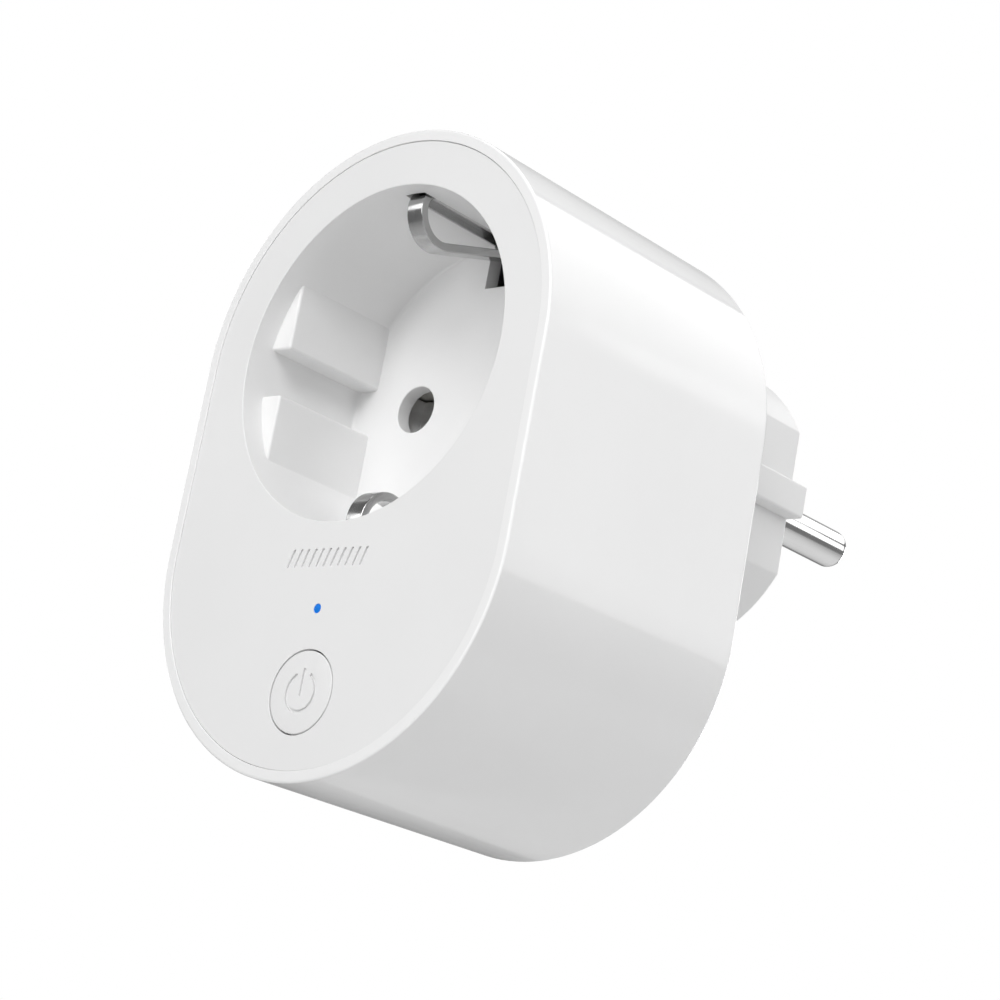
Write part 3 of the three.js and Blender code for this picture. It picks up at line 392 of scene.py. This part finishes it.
def moulded(name, color, gloss, grain, grain_height, **sockets):
    """Moulded plastic: fine tool grain, faint flow waves and gloss that varies with handling."""
    finish = Finish(name, color, sum(gloss) / 2, **sockets)
    finish.uneven_gloss(9.0, *gloss)
    finish.bumps(finish.noise(grain, 1.0), grain_height)
    finish.bumps(finish.noise(14.0, 1.0), 0.01)
    finish.tinted(finish.noise(22.0, 3.0), [(0.3, shade(color, 0.985)), (0.7, shade(color, 1.01))])
    return finish.material


def plated(name, color, gloss, brush=(1, 1, 1)):
    """Plated metal: drawing lines, small scratches and a faint haze."""
    finish = Finish(name, color, sum(gloss) / 2, Metallic=1.0)
    finish.uneven_gloss(1.4, *gloss, stretch=brush)
    finish.tinted(finish.noise(3.0, 4.0, brush), [(0.35, shade(color, 0.9)), (0.65, shade(color, 1.06))])
    finish.bumps(finish.noise(0.35, 3.0, brush), 0.002)
    return finish.material


def bare_metal(name, color, tarnish, gloss):
    """Unplated metal with patches of tarnish."""
    finish = Finish(name, color, sum(gloss) / 2, Metallic=1.0)
    finish.uneven_gloss(2.5, *gloss)
    finish.tinted(finish.noise(2.2, 5.0), [(0.38, tarnish), (0.52, color), (0.7, shade(color, 1.1))])
    finish.bumps(finish.noise(0.3, 3.0, (1, 6, 1)), 0.003)
    return finish.material


def circuit_board(name, mask, track):
    """Solder mask over copper tracks that show as slightly raised, lighter lanes."""
    finish = Finish(name, mask, 0.35)
    lanes = finish.cells(3.2, (1, 0, 1), "DISTANCE_TO_EDGE")
    tracks = finish.remapped(lanes, 0.03, 0.06, 1.0, 0.0)
    finish.tinted(tracks, [(0.3, mask), (0.7, track)])
    finish.bumps(tracks, 0.03)
    finish.bumps(finish.noise(0.25, 2.0), 0.004)
    return finish.material


def wound(name, color, dark, pitch, axis):
    """Wire or tape laid in turns along an axis."""
    finish = Finish(name, color, 0.35)
    wave = finish.nodes.new("ShaderNodeTexWave")
    wave.bands_direction = axis
    wave.inputs["Scale"].default_value = 0.314 / (pitch * MM)
    wave.inputs["Distortion"].default_value = 0.6
    wave.inputs["Detail Scale"].default_value = 200
    finish.links.new(finish.space, wave.inputs["Vector"])
    finish.tinted(wave.outputs["Fac"], [(0.1, dark), (0.6, color)])
    finish.bumps(wave.outputs["Fac"], pitch * 0.3)
    finish.uneven_gloss(2.0, 0.25, 0.45)
    return finish


def speckled(name, color, fleck, gloss, grain):
    """Sintered or dipped material with flecks."""
    finish = Finish(name, color, sum(gloss) / 2)
    finish.tinted(finish.noise(0.5, 3.0), [(0.4, color), (0.62, fleck)])
    finish.uneven_gloss(1.2, *gloss)
    finish.bumps(finish.noise(0.4, 3.0), grain)
    return finish.material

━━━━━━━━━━

Restate the listing in full, word for word.

## [ANSWER TO THE PROBLEM]
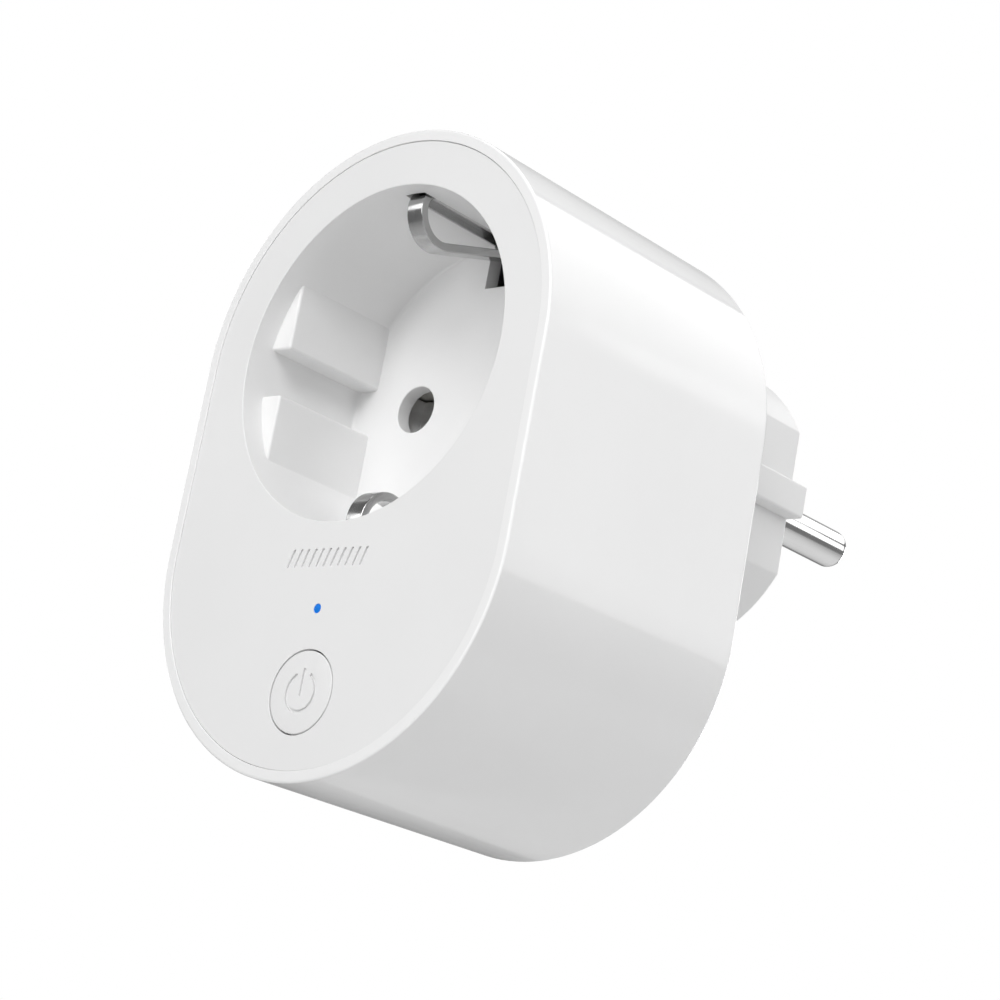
Write part 3 of the three.js and Blender code for this picture. It picks up at line 392 of scene.py. This part finishes it.
def moulded(name, color, gloss, grain, grain_height, **sockets):
    """Moulded plastic: fine tool grain, faint flow waves and gloss that varies with handling."""
    finish = Finish(name, color, sum(gloss) / 2, **sockets)
    finish.uneven_gloss(9.0, *gloss)
    finish.bumps(finish.noise(grain, 1.0), grain_height)
    finish.bumps(finish.noise(14.0, 1.0), 0.01)
    finish.tinted(finish.noise(22.0, 3.0), [(0.3, shade(color, 0.985)), (0.7, shade(color, 1.01))])
    return finish.material


def plated(name, color, gloss, brush=(1, 1, 1)):
    """Plated metal: drawing lines, small scratches and a faint haze."""
    finish = Finish(name, color, sum(gloss) / 2, Metallic=1.0)
    finish.uneven_gloss(1.4, *gloss, stretch=brush)
    finish.tinted(finish.noise(3.0, 4.0, brush), [(0.35, shade(color, 0.9)), (0.65, shade(color, 1.06))])
    finish.bumps(finish.noise(0.35, 3.0, brush), 0.002)
    return finish.material


def bare_metal(name, color, tarnish, gloss):
    """Unplated metal with patches of tarnish."""
    finish = Finish(name, color, sum(gloss) / 2, Metallic=1.0)
    finish.uneven_gloss(2.5, *gloss)
    finish.tinted(finish.noise(2.2, 5.0), [(0.38, tarnish), (0.52, color), (0.7, shade(color, 1.1))])
    finish.bumps(finish.noise(0.3, 3.0, (1, 6, 1)), 0.003)
    return finish.material


def circuit_board(name, mask, track):
    """Solder mask over copper tracks that show as slightly raised, lighter lanes."""
    finish = Finish(name, mask, 0.35)
    lanes = finish.cells(3.2, (1, 0, 1), "DISTANCE_TO_EDGE")
    tracks = finish.remapped(lanes, 0.03, 0.06, 1.0, 0.0)
    finish.tinted(tracks, [(0.3, mask), (0.7, track)])
    finish.bumps(tracks, 0.03)
    finish.bumps(finish.noise(0.25, 2.0), 0.004)
    return finish.material


def wound(name, color, dark, pitch, axis):
    """Wire or tape laid in turns along an axis."""
    finish = Finish(name, color, 0.35)
    wave = finish.nodes.new("ShaderNodeTexWave")
    wave.bands_direction = axis
    wave.inputs["Scale"].default_value = 0.314 / (pitch * MM)
    wave.inputs["Distortion"].default_value = 0.6
    wave.inputs["Detail Scale"].default_value = 200
    finish.links.new(finish.space, wave.inputs["Vector"])
    finish.tinted(wave.outputs["Fac"], [(0.1, dark), (0.6, color)])
    finish.bumps(wave.outputs["Fac"], pitch * 0.3)
    finish.uneven_gloss(2.0, 0.25, 0.45)
    return finish


def speckled(name, color, fleck, gloss, grain):
    """Sintered or dipped material with flecks."""
    finish = Finish(name, color, sum(gloss) / 2)
    finish.tinted(finish.noise(0.5, 3.0), [(0.4, color), (0.62, fleck)])
    finish.uneven_gloss(1.2, *gloss)
    finish.bumps(finish.noise(0.4, 3.0), grain)
    return finish.material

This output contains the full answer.